Let's recap what we have learned so far, including the previous session :
1. A linear regression needs its input to be float and standardized : we use the [`StandardScaler`](https://scikit-learn.org/stable/modules/generated/sklearn.preprocessing.StandardScaler.html) to this end
2. It is easier to wrap the previous step with learning using a [`Pipeline`](https://scikit-learn.org/stable/modules/generated/sklearn.pipeline.Pipeline.html)
3. We need to split the dataset into train and test set according to time, using our own `train_test_time_splitting` function
4. We shall have a way to compare our work to a strong baseline. Here we will take the rolling average of TSM stock value in the last 7 days.


Common metrics to assess the performance of a regressor are, given a dataset of $n$ sample, ground truth vector $y$ and predicted values vector $\hat{y}$:
* **Root Mean Square Error** ([`RMSE`](https://scikit-learn.org/stable/modules/generated/sklearn.metrics.root_mean_squared_error.html)) : penalize more large errors than MAE
$$ RMSE(y, \hat{y}) = \sqrt{\frac{1}{n} \sum_{k=1}^n (y_k - \hat{y}_k)^2}$$

* **Mean Absolute Error** ([`MAE`](https://scikit-learn.org/stable/modules/generated/sklearn.metrics.mean_absolute_error.html)) : penalize smaller errors more than RMSE, all errors *weights* the same
$$ MAE(y, \hat{y}) = \frac{1}{n}\sum_{k=1}^n \left|y_k - \hat{y}_k\right|$$

* **[$R^2$](https://scikit-learn.org/stable/modules/generated/sklearn.metrics.r2_score.html) Score** : bounded above by 1, gives insights on how well the model grasps the *structure*. Note that $R^2$ can be negative.
$$ R^2(y, \hat{y}) = 1 - \frac{\displaystyle \sum_{k=1}^n (y_k - \hat{y_k})^2}{\displaystyle \sum_{k=1}^n (y_k - \overline{y})^2}$$


**Task** : Define a function that takes a dataset with features, the target column and the features columns. Then the function will split, train and display performance on the test according to the three above metrics, and display the performance of the baseline.

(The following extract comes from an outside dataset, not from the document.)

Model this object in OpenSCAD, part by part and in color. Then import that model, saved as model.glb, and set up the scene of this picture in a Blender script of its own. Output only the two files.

**Task** : use this function for our purpose using only TSM and NVDA rolling avg features.

Our model performs worse than the rolling average baseline, yet showing great metric performance. We need to improve our model.

## Doing better

**Task** : Run the following cell and analyze its output.

In [None]:
import numpy as np
from scipy.stats import pearsonr

column = "NVDA_rolling_avg7"
function = np.sqrt

plt.figure(figsize=(12, 6))

plt.subplot(1, 2, 1)
plt.scatter(df[column], df["TSM"], alpha=0.75)
plt.xlabel(column)
plt.ylabel("TSM")
results = pearsonr(x=df[column], y=df["TSM"])
plt.title(f"Pearson R: {results.correlation:0.2f}")

plt.subplot(1, 2, 2)
plt.scatter(function(df[column]), df["TSM"], alpha=0.75)
plt.xlabel(f"{function.__name__}({column})")
plt.ylabel("TSM")
results = pearsonr(x=function(df[column]), y=df["TSM"])
plt.title(f"Pearson R: {results.correlation:0.2f}")

plt.show()

We see that the trend between TSM stock closing price and NVDA's are not linearly related, but they are with a root square ! Therefore, to *help* the linear model, we shall switch from *pure* NVDA's stock values to square root values. Obviously, one need to check that it works with all rolling average column related to NVIDIA.

**Task** : Implement the described idea. Then, train again a model using these features.

Now, this is better !

**Task** : Keep trying ideas to outperform even more the baseline.